The isomorphism $\overline {W(k,n,m)}\cong W_{k,n,m}^+$ claimed in the first point is shown in Proposition 3.6. This also establishes that the short exact sequence in the second row of the diagram of the second point is exact—this also shows that the map $G\longrightarrow W_{k,n,m}^+$ is surjective. To show that the first row is exact, it suffices to see that the presentation

$$ \begin{align*}\langle s, t, u~|~s^k=t^n=u^m=1, stu=1 \rangle\end{align*} $$

is a presentation of $W_{k,n,m}^+$ via $s\mapsto r_1 r_2=a$ , $t\mapsto r_2 r_3=b^{-1}$ , $u\mapsto r_3 r_1=b a^{-1}$ . However, this exactly yields Presentation (3-1). Now the commutativity of the diagram is clear: the commutativity of the square of the right is clear, and since the first row is exact, the kernel $\langle c \rangle $ of $W(k,n,m)\longrightarrow W_{k,n,m}^+$ has to be included in the kernel $\langle stu \rangle $ of the first short exact sequence; this can also be seen explicitly using the fact that $stu$ is central in G, as

$$ \begin{align*}c=(x_1 x_2 \cdots x_n)^m=(st)^{nm}=(stu u^{-1})^{nm}=(stu)^{nm} (u^m)^{-n}=(stu)^{nm}.\end{align*} $$

This establishes the second point. Now by Proposition 3.1, the group $W_{k,n,m}^+$ has trivial center except possibly in the cases where $W_{k,n,m}$ is finite or not irreducible, that is, for $(k,n,m)=(2,2,m)$ with m odd, $(2,3,4)$ , $(2,3,5)$ , $(3,2,3)$ , $(3,2,5)$ , $(4,2,3)$ , $(5,2,3)$ . In all cases, we get finite Coxeter groups of types $A_1\times I_2(m)$ (m odd), $A_3$ , $B_3$ , and $H_3$ . The center of $A_3$ is trivial, and the centers of both $H_3$ and $B_3$ have order two, generated by the longest element $w_0$ , which is not in the alternating subgroup.

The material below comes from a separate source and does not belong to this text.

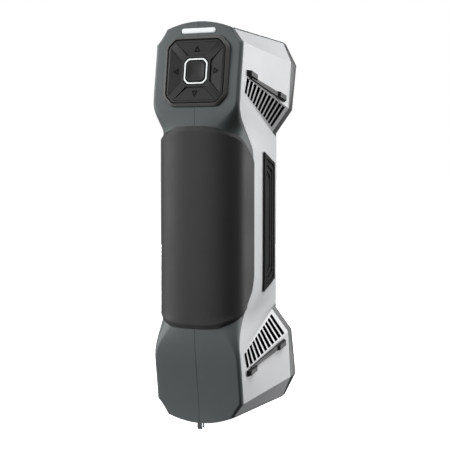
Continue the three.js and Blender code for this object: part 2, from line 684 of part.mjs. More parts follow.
// ---- cooling --------------------------------------------------------------------------------------
function heatSink() {
  const fins = [...Array(FINS).keys()].map((k) => {
    const x = 1 - SINK_HALF + FIN_PITCH * k;
    return box(x, x + FIN_THICK, FIN_REAR, SINK_Y[0] + 0.2, SINK_Z[0] + 1, SINK_Z[1] - 1);
  });
  return join(box(-SINK_HALF, SINK_HALF, ...SINK_Y, ...SINK_Z), ...fins);
}

const turnAxisToX = (geometry) => geometry.rotateZ(-Math.PI / 2);

const fanDisc = (radius, length) => turnAxisToX(new THREE.CylinderGeometry(radius, radius, length, 32));

function fanFrame() {
  const half = FAN_RADIUS + 3;
  const frame = box(-FAN_HALF_DEPTH, FAN_HALF_DEPTH, -half, half, -half, half);
  const spoke = box(...SPOKE_X, -half, half, -SPOKE_HALF, SPOKE_HALF);
  const upright = box(...SPOKE_X, -SPOKE_HALF, SPOKE_HALF, -half, half);
  const seat = fanDisc(FAN_HUB, SPOKE_X[1] - SPOKE_X[0]).translate((SPOKE_X[0] + SPOKE_X[1]) / 2, 0, 0);
  return join(cut(frame, fanDisc(FAN_RADIUS + 1, 40)), spoke, upright, seat).translate(0, FAN_Y, FAN_Z);
}

function fanRotor() {
  const blades = [...Array(FAN_BLADES).keys()].map((k) =>
    new THREE.BoxGeometry(1.1, 9, 5.4)
      .rotateY(0.6)
      .translate(-1, 8.3, 0)
      .rotateX((2 * Math.PI * k) / FAN_BLADES));
  return join(fanDisc(FAN_HUB, 6).translate(-1, 0, 0), ...blades).translate(0, FAN_Y, FAN_Z);
}

for (const [place, sz] of [['upper', 1], ['lower', -1]]) {
  for (const [name, [geometry, colour]] of Object.entries(headOptics())) {
    add(`${name}_${place}`, mirrored(geometry, 1, sz), colour);
  }
  add(`fan_rotor_${place}`, mirrored(fanRotor(), 1, sz), 'black');
}

// ---- handle front, lasers and frame ---------------------------------------------------------------
const HANDLE_FRONT = [
  [25.3, 40.2], [22.6, 42.8], [16, 44.2], [0, 44.9], [-16, 44.2], [-22.6, 42.8], [-25.3, 40.2],
];
const SCREWS = [[16, 54], [-16, 54], [-16, -54], [16, -54]];

function handleCover() {
  const back = HANDLE_FRONT.slice(1, -1).map(([x, y]) => [x, y - HANDLE_COVER_WALL]).reverse();
  const bar = plate([...HANDLE_FRONT, ...back], -HANDLE_COVER_HALF, HANDLE_COVER_HALF);
  const windowHole = (z) => plateAlongY(circle(LASER_WINDOW + GAP, 0, z, 24), 20, 60);
  const windows = [LASER_Z, -LASER_Z].map(windowHole);
  const screwHoles = SCREWS.map(([x, z]) => plateAlongY(circle(2.5, x, z, 16), 20, 60));
  return cut(bar, bezelHull(GAP), mirrored(bezelHull(GAP), 1, -1), ...windows, ...screwHoles);
}

add('handle_front_cover', handleCover(), 'trim');
SCREWS.forEach(([x, z], k) => {
  const screw = join(rodAlongY(2.1, 41.9, 43.5, x, z, 16), rodAlongY(1.1, 33, 42, x, z, 12));
  const driveSocket = plateAlongY(circle(1.1, x, z, 6), 42.7, 45);
  add(`cover_screw_${k + 1}`, cut(screw, driveSocket), 'steel');
});
for (const [place, sz] of [['upper', 1], ['lower', -1]]) {
  const window = rodAlongY(LASER_WINDOW, ...LASER_WINDOW_Y, 0, sz * LASER_Z);
  add(`laser_window_${place}`, window, 'glass');
  const laser = join(
    rodAlongY(6.5, 30.4, 41.6, 0, sz * LASER_Z),
    box(-9, 9, 20, 31, sz * LASER_Z - 9, sz * LASER_Z + 9),
  );
  add(`laser_module_${place}`, laser, 'alloy');
}

// A ribbed spine that ties the two heads and the lasers together.
function opticalFrame() {
  const spine = box(-SPINE_HALF, SPINE_HALF, ...SPINE_Y, -SPINE_Z, SPINE_Z);
  const rib = (x) => box(x - RIB_HALF, x + RIB_HALF, RIB_Y, SPINE_Y[1], -RIB_Z, RIB_Z);
  const window = (middle) => plateAlongY(octagon(8, 3).map(([x, z]) => [x, z + middle]), 10, 30);
  return cut(join(spine, rib(RIB_X), rib(-RIB_X)), ...[-60, 0, 60].map(window));
}

add('optical_frame', opticalFrame(), 'alloy');
const [boardHalf, boardReach] = MAIN_BOARD_HALF;
add('main_board', box(-boardHalf, boardHalf, 0, BOARD_THICK, -boardReach, boardReach), 'board');

// ---- keypad ---------------------------------------------------------------------------------------
const KEY_MARK = [[-2.1, 15], [2.1, 15], [0, 18.8]];
const KEY_PLACES = [
  ['up', 0, KEY_CENTRE], ['left', -KEY_CENTRE, 0], ['down', 0, -KEY_CENTRE], ['right', KEY_CENTRE, 0],
  ['centre', 0, 0],
];

// The bezel round the keys, with a floor under them and a skirt let into the shell.
function keypadTray() {
  const skirt = plate(octagon(SKIRT_HALF, SKIRT_CORNER), SKIRT_LOW, 1);
  const hull = new ConvexGeometry([
    ...octagon(BEZEL_HALF, 7.4).map(([x, y]) => v(x, y, 1)),
    ...octagon(BEZEL_HALF - 0.9, 7).map(([x, y]) => v(x, y, 0.7)),
    ...octagon(TRAY_HALF + 0.6, 5.4).map(([x, y]) => v(x, y, 2)),
  ]);
  const well = plate(octagon(TRAY_HALF + GAP, 5), KEY_FLOOR, 10);
  const hole = PLUNGER_RADIUS + 0.5;
  const plungerHoles = KEY_PLACES.map(([, x, y]) => plate(circle(hole, x, y, 12), -10, 10));
  return cut(join(skirt, hull), well, ...plungerHoles);
}

// The four-sided outline of a direction key, or of its window when grown, drawn for the top.
const keyOutline = (grow) => [
  [WEB - KEY_INNER - grow, KEY_INNER - grow], [KEY_INNER - WEB + grow, KEY_INNER - grow],
  [KEY_OUTER - WEB + grow, KEY_OUTER + grow], [WEB - KEY_OUTER - grow, KEY_OUTER + grow],
];

const quarterTurns = (geometry, turns) => geometry.clone().rotateZ((turns * Math.PI) / 2);

// A black plate with an X of webs between the four keys and a window for the middle button.
function keypadFrame() {
  const windows = [0, 1, 2, 3].map((turns) => quarterTurns(plate(keyOutline(GAP), -10, 10), turns));
  const middle = plate(octagon(RING_HALF + GAP, 3.1), -10, 10);
  return cut(plate(octagon(TRAY_HALF, 5), KEY_FLOOR + GAP, KEY_FACE), middle, ...windows);
}

// A direction key slopes from its outer end, level with the frame, down to its inner end.
function keyCap(turns) {
  const along = (y) => (y - KEY_INNER) / (KEY_OUTER - KEY_INNER);
  const top = ([x, y]) => v(x, y, mix(KEY_INNER_FACE, KEY_FACE, along(y)));
  const foot = ([x, y]) => v(x, y, KEY_FLOOR + KEY_LIFT);
  const cap = new ConvexGeometry(keyOutline(0).flatMap((corner) => [top(corner), foot(corner)]));
  const mark = plate(KEY_MARK, 0, MARK_FACE);
  return quarterTurns(join(cap, mark), turns);
}

add('keypad_bezel', onKeypad(keypadTray()), 'trim');
add('keypad_frame', onKeypad(keypadFrame()), 'black');
KEY_PLACES.slice(0, 4).forEach(([way], turns) => {
  add(`key_${way}`, onKeypad(keyCap(turns)), 'key');
});

const RING_INNER = RING_HALF - RING_BAND;
const ringOutline = octagon(RING_HALF, 3);
const ringHole = octagon(RING_INNER, 2.4);
const lightRing = plate(ringOutline, KEY_FLOOR + GAP, KEY_FACE + 0.2, [ringHole]);
add('button_light_ring', onKeypad(lightRing), 'light');

function centreButton() {
  const cap = plate(octagon(RING_INNER - GAP, 2.3), KEY_FLOOR + KEY_LIFT, KEY_FACE + 0.1);
  const dish = new THREE.SphereGeometry(DISH_RADIUS, 40, 24)
    .translate(0, 0, KEY_FACE + DISH_RADIUS - DISH_DEPTH);
  const reach = plate(octagon(RING_INNER - 1, 2.2), KEY_FACE - DISH_DEPTH, KEY_FACE + 2);
  return cut(cap, common(dish, reach));
}
add('centre_button', onKeypad(centreButton()), 'key');

const keyBoard = box(-BOARD_HALF, BOARD_HALF, -BOARD_HALF, BOARD_HALF, BOARD_TOP - BOARD_THICK, BOARD_TOP);
add('key_board', onKeypad(keyBoard), 'board');
KEY_PLACES.forEach(([way, x, y]) => {
  const can = box(
    x - SWITCH_HALF, x + SWITCH_HALF, y - SWITCH_HALF, y + SWITCH_HALF, BOARD_TOP + GAP, SWITCH_TOP,
  );
  const plunger = plate(circle(PLUNGER_RADIUS, x, y, 12), SWITCH_TOP - GAP, PLUNGER_TOP);
  add(`switch_${way}`, onKeypad(join(can, plunger)), 'black');
});
add('status_light', onStatus(plate(capsule(STATUS_HALF, STATUS_RADIUS), -2.6, 0.5)), 'light');

// ---- lug and cable inlet --------------------------------------------------------------------------
function lanyardLug() {
  const low = -TOP - LUG_DROP;
  const outline = [
    [LUG_REAR, low + LUG_ROOT], [LUG_REAR, low + LUG_CHAMFER], [LUG_REAR + 1, low],
    [LUG_FRONT - 1, low], [LUG_FRONT, low + LUG_CHAMFER], [LUG_FRONT, low + LUG_ROOT],
  ];
  const slot = [
    [LUG_REAR + LUG_RIM, low + LUG_RIM], [LUG_FRONT - LUG_RIM, low + LUG_RIM],
    [LUG_FRONT - LUG_RIM, low + LUG_SLOT_TOP], [LUG_REAR + LUG_RIM, low + LUG_SLOT_TOP],
  ];
  return plateAlongX(outline, -LUG_HALF, LUG_HALF, [slot]);
}

add('lanyard_lug', lanyardLug(), 'steel');

// A round socket let into the underside of the lower head.
function cableInlet() {
  const profile = [
    [0, INLET_TOP], [INLET_OUT, INLET_TOP], [INLET_OUT, INLET_LOW], [INLET_IN, INLET_LOW],
    [INLET_IN, INLET_TOP - 2], [0, INLET_TOP - 2],
  ];
  return new THREE.LatheGeometry(profile.map(([r, z]) => new THREE.Vector2(r, z)).reverse(), 24)
    .rotateX(Math.PI / 2)
    .translate(0, INLET_Y, 0);
}
add('cable_inlet', cableInlet(), 'black');

export default scanner;
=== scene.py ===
"""Looks of a handheld twin-head laser scanner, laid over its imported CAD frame.

Shapes are written in millimetres from the middle of the body and turned into metres when a mesh is made.
X runs to the user's right, -Y out of the padded back, Z up.
"""
import math

import bmesh
import bpy
from mathutils import Matrix, Vector


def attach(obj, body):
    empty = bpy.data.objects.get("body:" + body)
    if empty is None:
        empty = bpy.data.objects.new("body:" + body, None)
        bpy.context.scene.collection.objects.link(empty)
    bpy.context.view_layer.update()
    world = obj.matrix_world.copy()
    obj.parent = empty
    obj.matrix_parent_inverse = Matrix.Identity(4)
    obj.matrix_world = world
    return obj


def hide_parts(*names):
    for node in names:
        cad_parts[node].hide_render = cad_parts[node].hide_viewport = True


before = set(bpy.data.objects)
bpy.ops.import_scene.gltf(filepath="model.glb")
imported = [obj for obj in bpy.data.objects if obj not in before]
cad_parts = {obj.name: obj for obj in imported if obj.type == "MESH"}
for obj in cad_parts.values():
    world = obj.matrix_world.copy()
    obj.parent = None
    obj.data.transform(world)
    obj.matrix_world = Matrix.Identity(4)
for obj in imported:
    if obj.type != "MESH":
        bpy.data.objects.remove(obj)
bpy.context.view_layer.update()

# ---- driving dimensions, as in the CAD part ------------------------------------------------------
MM = 0.001
LIFT = 2.4                       # the body's middle above the origin
GAP = 0.3                        # between neighbouring pieces
SIDES = (("right", 1), ("left", -1))
ENDS = (("upper", 1), ("lower", -1))

# back shell
TOP = 149                        # crest of the arched top over the middle
ARCH = 5.6                       # fall of the crest from its middle to its ends
BACK_Y = -51.2                   # back of the handle
BACK_LEAN = 7.6                  # how far the head leans forward at its top
LEAN_START = 78
HEAD_HALF = 35.5                 # half the width
HANDLE_HALF = 32
FLARE_UP, FLARE_DOWN = (60, 92), (67, 103)    # where the handle widens into each head
SWEEP_UP, SWEEP_DOWN = (50, 88), (36, 98)     # where the side edge sweeps back into each head
CROWN = 0.3                      # bow of the head's back
CROWN_START, CROWN_RISE = 70, 25
HEAD_CORNER = 2.6
HANDLE_CORNER = 18
HANDLE_ROUNDNESS = 2.8           # exponent of the handle's back: 2 is an ellipse, more is squarer
FLAT_END, CORNER_END = 0.3, 0.85 # shares of the section's outline where its flat and its corner end
EVEN_ROWS_END = 126              # the evenly spaced rows stop here, below the chamfer
CHAMFER_Z = 132.5                # foot of the head's upper chamfer
CREST_HALF = 27.6                # half the width of the crest at the back
ROOF_HALF = 29.8                 # half the width of the roof at its front
ROOF_FALL = 4.1                  # fall of the roof from back to front
HANDLE_EDGE_Y = -17.7            # side edge of the shell at the handle
HEAD_EDGE_DEPTH = 2.9            # side edge of the shell at the heads, in front of its back
SHELL_WALL = 2.4
SEAM = 0.3                       # width of the line between the two shell halves
INLET_Y = 4
INLET_HOLE = 8.4                 # radius
LUG_HALF, LUG_REAR, LUG_FRONT = 2.2, -43.0, -37.6
LUG_FORWARD = 0.8                # the lug's shift forward from its CAD place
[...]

The center of $A_1\times I_2(m)$ is also of order two (it is the $A_1$ component) since m is odd, generated by a simple reflection; hence its nontrivial element is not in the alternating subgroup. We thus have seen that in all possible cases, the group $W_{k,n,m}^+$ has trivial center. This implies that the kernels of both short exact sequences are in fact the centers of the groups in the middle. This establishes point $3$ , and the last point is then immediate.

Question 3.9. Do the groups $W(k,n,m)$ have solvable word problems?